Now, as to my own preparations for the upcoming Gathering, I am taking it all quite seriously… as well we should! I spent much of last night and today working on the Feasting menu. Much thanks of course, to Theresa and her Outlanderkitchen.com! Her menu suggestion for this week’s episode can be found here: http://outlanderkitchen.com/2014/08/27/roasted-pork-tenderloin-cider-pan-gravy-neeps-tatties/ . I have made a few slight adjustments to it in regards to my own menu. She suggested roast pork tenderloin, but I will be substituting some of our favorite pork bellies from Trader Joe’s! I do still plan to glaze them with the Cider sauce though.
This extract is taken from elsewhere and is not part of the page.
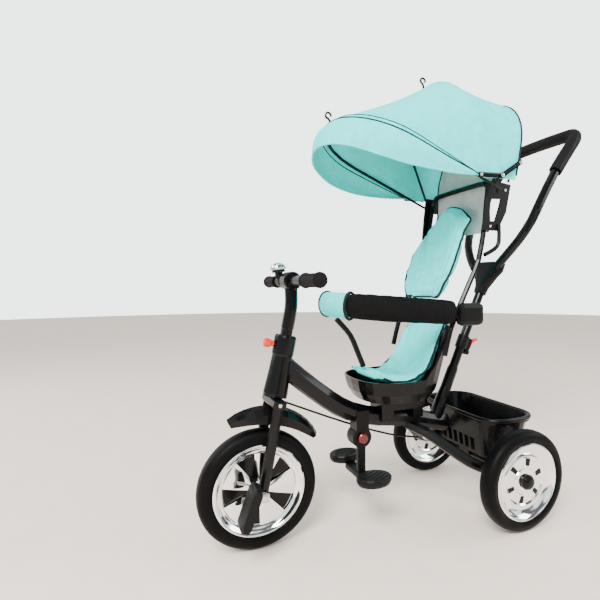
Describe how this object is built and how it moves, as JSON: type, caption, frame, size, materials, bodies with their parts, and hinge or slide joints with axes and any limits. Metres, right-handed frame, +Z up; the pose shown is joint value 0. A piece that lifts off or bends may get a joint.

Haaaaa, For some one who seldom drinks anymore, this cooking adventure is causing me to once again stock my shelves with Alcohol… Today’s purchases in preparation for Tomorrow’s feasting! The Cider is for the Cider sauce, the Whisky is for the Atholl Brose- which can also be found at Outlanderkitchen.com http://outlanderkitchen.com/2014/08/20/atholl-brose-outlander-starz-episode-103/ and the wine is the Rhenish Red that I plan to taste test!
Along with the porkbellies and Cider sauce, we will be trying some Clapshot Rosti (clapshot is what you get when you mix potatoes and turnips together! Our family is not so fond of the neeps alone) and some Parsnip Crisps. I could not resist the parsnip crisps as they reminded me of my childhood. Those recipes can be found here at BBC Food Recipes: http://www.bbc.co.uk/food/recipes/loinofvenisonwithabl_87331
As I mentioned, I will also be attempting the Atholl Brose recipe even though I am not a fan of Whisky… I know, I know, I should probably be banished from the Castle for that! I did find the Dewar’s Highlander Honey and am hoping that this will improve upon the whisky taste? One other thing I am going to try is, a version Cranachan, a Scottish dessert.
You can find information and a recipe for it here: http://www.scottishrecipes.co.uk/cranachanrecipe.htm
Now, after a busy day of shopping and researching, I am ready to go taste test the Rhenish Red Wine!